When introduced, the cage made pro basketball a rough sport as players engaged in hockey-style body checks against the wire. Frenzied fans would stick hatpins and lit cigars through the cage and into opposing player's flesh.
John Gasaway: Woo! Dianagramr, you rule!
Roger (Boston): Has any research been conducted about the factors that contribute to home court advantage? I've talked with several people who complained about Duke, UNC and Villanova advancing after playing games close to their campuses, but I have trouble understanding why playing in unfamiliar arenas (not completely unfamiliar in Nova's case) is considered a huge advantage.
John Gasaway: The Wall Street Journal, whose sports section has quickly become must reading (and no I'm not just saying that because they invite me to contribute on occasion--but that doesn't hurt), had a killer piece a couple weeks back pointing out that men's college basketball has the highest home winning percentage of any sport.

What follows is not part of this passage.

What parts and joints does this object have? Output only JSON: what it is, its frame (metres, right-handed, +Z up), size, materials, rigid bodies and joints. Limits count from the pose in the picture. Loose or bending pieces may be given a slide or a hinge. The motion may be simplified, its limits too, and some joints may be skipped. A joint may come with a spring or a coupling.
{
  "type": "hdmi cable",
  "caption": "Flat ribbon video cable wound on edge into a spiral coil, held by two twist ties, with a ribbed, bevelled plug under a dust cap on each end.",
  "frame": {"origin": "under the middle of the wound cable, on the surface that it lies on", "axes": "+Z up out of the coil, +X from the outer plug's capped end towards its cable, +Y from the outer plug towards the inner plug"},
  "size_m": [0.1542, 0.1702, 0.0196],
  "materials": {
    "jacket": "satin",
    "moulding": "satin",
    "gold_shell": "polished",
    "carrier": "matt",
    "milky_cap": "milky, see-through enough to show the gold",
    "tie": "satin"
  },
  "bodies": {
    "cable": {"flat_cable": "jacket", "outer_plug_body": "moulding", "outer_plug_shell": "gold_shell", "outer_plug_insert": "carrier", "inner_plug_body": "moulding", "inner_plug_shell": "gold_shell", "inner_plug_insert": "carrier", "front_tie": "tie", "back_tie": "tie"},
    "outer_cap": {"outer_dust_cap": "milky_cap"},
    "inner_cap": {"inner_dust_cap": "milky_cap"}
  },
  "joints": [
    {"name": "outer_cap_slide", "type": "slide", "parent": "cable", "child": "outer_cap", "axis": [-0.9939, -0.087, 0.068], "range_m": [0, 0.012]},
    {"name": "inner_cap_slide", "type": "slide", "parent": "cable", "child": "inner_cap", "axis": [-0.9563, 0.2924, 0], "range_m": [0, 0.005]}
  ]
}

And I do mean any sport, because they looked at sports in other countries.
That being said, I think the atmosphere for a tournament game at an arena that is close to the campus of the favored team is nowhere near the atmosphere in that team's home arena. The Wachovia Center didn't seem particularly loud or wild to me. The one possible exception that comes to mind is Allstate Arena in Chicago for Illinois in the 2005 Elite Eight. That was a near-home atmosphere and Arizona suffered the consequences.
Ted (California): John,
Are we seeing the demise of West Coast or Pac-10 basketball? What I mean is: with lack of TV coverage of west coast games and lack of major media markets - out of sight, out of mind, basically - does left coast basketball have a chance to catch up to the east coast teams? It seems like they're falling further and further behind.
John Gasaway: No, left coast basketball is fine. My goodness, the NBA lottery last June was practically a Pac-10 freshman and sophomore reunion. UCLA dipped this year and no one in the Pac-10 was ready to fill that void, but long term the state of California alone will continue to pump out enough talent to stock that league and several others.

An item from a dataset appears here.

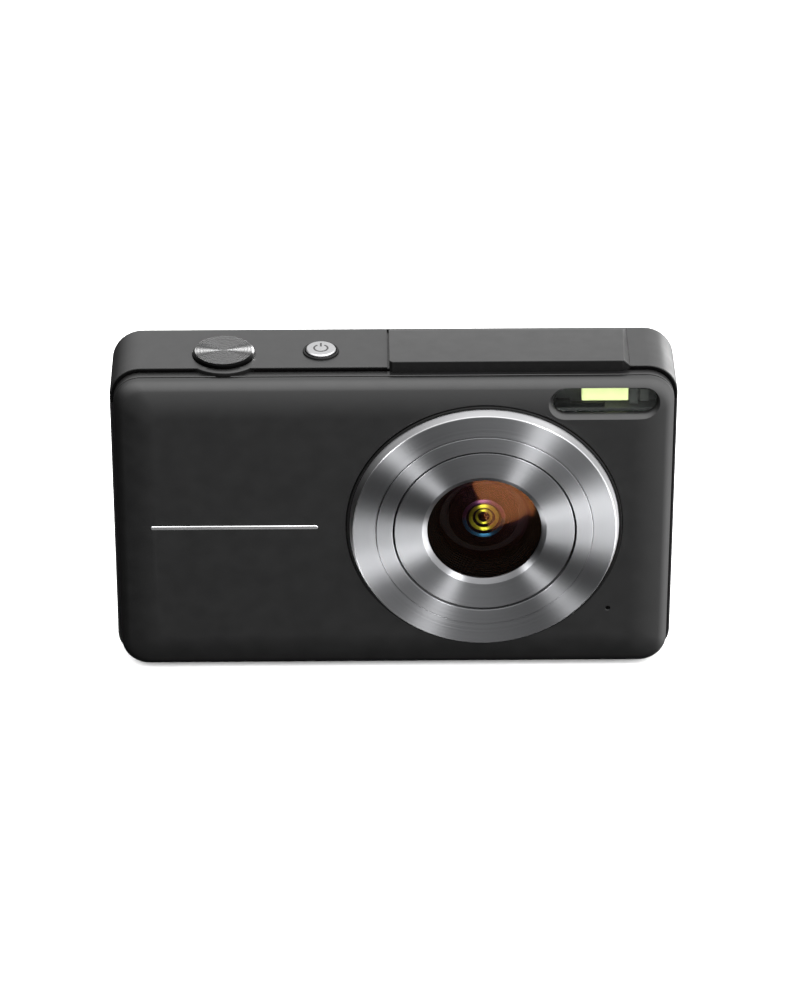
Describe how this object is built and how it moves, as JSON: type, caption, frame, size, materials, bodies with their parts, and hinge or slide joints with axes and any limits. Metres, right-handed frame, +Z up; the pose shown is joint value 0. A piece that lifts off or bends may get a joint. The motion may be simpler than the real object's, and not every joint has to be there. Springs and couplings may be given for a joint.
{
  "type": "compact digital camera",
  "caption": "Slim rectangular digital camera with a crowned front, a flat ringed lens, a raised top deck and a back with a display and keys.",
  "frame": {"origin": "under the middle of the camera's box, on the surface that it stands on", "axes": "+X to the right of someone looking at the lens, the lens faces -Y, +Z up"},
  "size_m": [0.104, 0.0242, 0.0641],
  "materials": {
    "body_paint": "fine satin black paint on a moulded shell",
    "black_plastic": "moulded black plastic",
    "spun_metal": "spun finish with fine concentric turning marks",
    "bright_trim": "bright plated",
    "lens_glass": "coated optical glass",
    "filter_glass": "tinted filter glass",
    "clear_plastic": "clear moulded window",
    "light_pipe": "frosted light pipe",
    "reflector": "dark moulded housing",
    "phosphor": "pale yellow-green phosphor",
    "display_cover": "glossy dark cover",
    "display_panel": "display module",
    "key_plastic": "satin black keys",
    "inner_plastic": "natural moulded plastic",
    "circuit_board": "green solder mask",
    "chip_black": "moulded chip body",
    "steel": "plain steel",
    "black_screw": "blackened screw",
    "brass": "turned brass",
    "rubber": "silicone rubber",
    "battery_wrap": "wrapped cell",
    "card_plastic": "moulded card"
  },
  "bodies": {
    "body": {"battery": "battery_wrap", "battery_contacts": "brass", "battery_tray": "black_plastic", "board_chips": "chip_black", "card_socket": "steel", "case_screws": "black_screw", "chassis_plate": "steel", "deck_carrier": "black_plastic", "deck_plate": "body_paint", "dome_switches": "steel", "door_hinge_pin": "steel", "flash_housing": "reflector", "flash_led": "phosphor", "flash_window": "clear_plastic", "front_rim": "body_paint", "front_shell": "body_paint", "image_sensor": "chip_black", "ir_filter": "filter_glass", "keypad_board": "circuit_board", "keypad_membrane": "rubber", "lcd_panel": "display_panel", "lcd_window": "display_cover", "lens_baffle": "black_plastic", "lens_barrel": "black_plastic", "lens_base_ring": "black_plastic", "lens_bezel_ring": "spun_metal", "lens_cone_ring": "spun_metal", "lens_front_element": "lens_glass", "lens_glass": "lens_glass", "lens_holder": "black_plastic", "lens_mid_ring": "spun_metal", "lens_rear_element": "lens_glass", "main_board": "circuit_board", "microphone": "chip_black", "power_bezel": "black_plastic", "rear_shell": "body_paint", "sensor_board": "circuit_board", "shutter_spring": "steel", "speaker": "black_plastic", "status_led": "light_pipe", "strap_bar": "steel", "top_cover": "body_paint", "top_switch_board": "circuit_board", "top_switches": "black_plastic", "trim_bar": "bright_trim", "tripod_nut": "brass", "usb_socket": "steel"},
    "shutter": {"shutter_button": "spun_metal"},
    "power": {"power_button": "bright_trim"},
    "zoom": {"zoom_rocker": "key_plastic"},
    "mode_key": {"mode_button": "key_plastic"},
    "menu_key": {"menu_button": "key_plastic"},
    "play_key": {"play_button": "key_plastic"},
    "delete_key": {"delete_button": "key_plastic"},
    "nav_gimbal": {"nav_pivot": "inner_plastic"},
    "nav": {"nav_ring": "key_plastic"},
    "ok": {"ok_button": "key_plastic"},
    "door": {"battery_door": "body_paint"},
    "latch": {"battery_latch": "body_paint"},
    "card": {"memory_card": "card_plastic"}
  },
  "joints": [
    {"name": "shutter_press", "type": "slide", "parent": "body", "child": "shutter", "axis": [0, 0, -1], "range_m": [0, 0.0005], "stiffness_N_per_m": 200, "deforming": ["shutter_spring"]},
    {"name": "power_press", "type": "slide", "parent": "body", "child": "power", "axis": [0, 0, -1], "range_m": [0, 0.0005], "stiffness_N_per_m": 120},
    {"name": "zoom_rock", "type": "hinge", "parent": "body", "child": "zoom", "pos_m": [-0.0325, 0.009, 0.0485], "axis": [0, 0, 1], "range_deg": [-2.5, 2.5], "stiffness_Nm_per_rad": 0.01},
    {"name": "mode_press", "type": "slide", "parent": "body", "child": "mode_key", "axis": [0, -1, 0], "range_m": [0, 0.0004], "stiffness_N_per_m": 60},
    {"name": "menu_press", "type": "slide", "parent": "body", "child": "menu_key", "axis": [0, -1, 0], "range_m": [0, 0.0004], "stiffness_N_per_m": 60},
    {"name": "play_press", "type": "slide", "parent": "body", "child": "play_key", "axis": [0, -1, 0], "range_m": [0, 0.0004], "stiffness_N_per_m": 60},
    {"name": "delete_press", "type": "slide", "parent": "body", "child": "delete_key", "axis": [0, -1, 0], "range_m": [0, 0.0004], "stiffness_N_per_m": 60},
    {"name": "nav_tilt_up_down", "type": "hinge", "parent": "body", "child": "nav_gimbal", "pos_m": [-0.0325, 0.00822, 0.0275], "axis": [1, 0, 0], "range_deg": [-1.5, 1.5], "stiffness_Nm_per_rad": 0.02},
    {"name": "nav_tilt_left_right", "type": "hinge", "parent": "nav_gimbal", "child": "nav", "pos_m": [-0.0325, 0.00822, 0.0275], "axis": [0, 0, 1], "range_deg": [-1.5, 1.5], "stiffness_Nm_per_rad": 0.02},
    {"name": "ok_press", "type": "slide", "parent": "body", "child": "ok", "axis": [0, -1, 0], "range_m": [0, 0.0004], "stiffness_N_per_m": 60},
    {"name": "battery_door_hinge", "type": "hinge", "parent": "body", "child": "door", "pos_m": [-0.0287, 0.00645, 0.00145], "axis": [1, 0, 0], "range_deg": [0, 95]},
    {"name": "battery_latch_slide", "type": "slide", "parent": "body", "child": "latch", "axis": [1, 0, 0], "range_m": [0, 0.0025]},
    {"name": "card_slide", "type": "slide", "parent": "body", "child": "card", "axis": [1, 0, 0], "range_m": [-0.0005, 0.012]}
  ]
}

That being said, I do think being restricted to merely the occasional cameo on ESPN does the Pac-10's teams no favors in terms of perception and, more crucially, seeding come March. The key test will be if there's a non-UCLA team that becomes good suddenly--will they get the pub?
Tim (Chicago): I am coming a bit late to this party but I wanted to touch on the differences between your log5 method and the line set in Vegas. Several games, Gonzaga vs. UNC, and MSU vs. KU in particular there is a difference of 5+ points between the line and log5. No disrespect to log5 but it is hard for me to believe that Vegas is off by that much. So what kinds of tests have you done to see how accurate log5 is? It is more accurate that Sagarin's pure points? What kind of tweaks could be added to log5 to improve it in the future?
John Gasaway: We here in these parts would sooner ask what improvements can be made to Vegas to bring it in line with basketball reality. Truthfully, those two entities are merging with notable speed. Soon there will be no such discrepancies.
OK, two-minute warning. Get those questions in now! (Abbreviated version of my usual marathon chat today. Have to get my ducks in a row for four consecutive days of watching, analyzing, and posting. It's what you readers have come to expect!)
Greg (Mount Vernon): I have to clarify. I mistyped, I meant to say that before the tournament I'd have much rather faced xavier and not wanted to play pitt. Just sayin.
John Gasaway: Got it. Thanks.
Colin (Chicago): Suicide pool question - who would you take if you had to choose a winner each day (can't pick the same team twice) the rest of tourney? Thanks.
John Gasaway: The morning after the national championship game I'm going to climb a tree outside NCAA headquarters and live there Berkeley-style until the charge semi-circle is added to the college floor. Of course you wouldn't think you'd need something so contrived. We should simply be able to tell refs: don't call a foul as idiotic as a charge that takes place directly under the basket. But apparently the painted line is needed.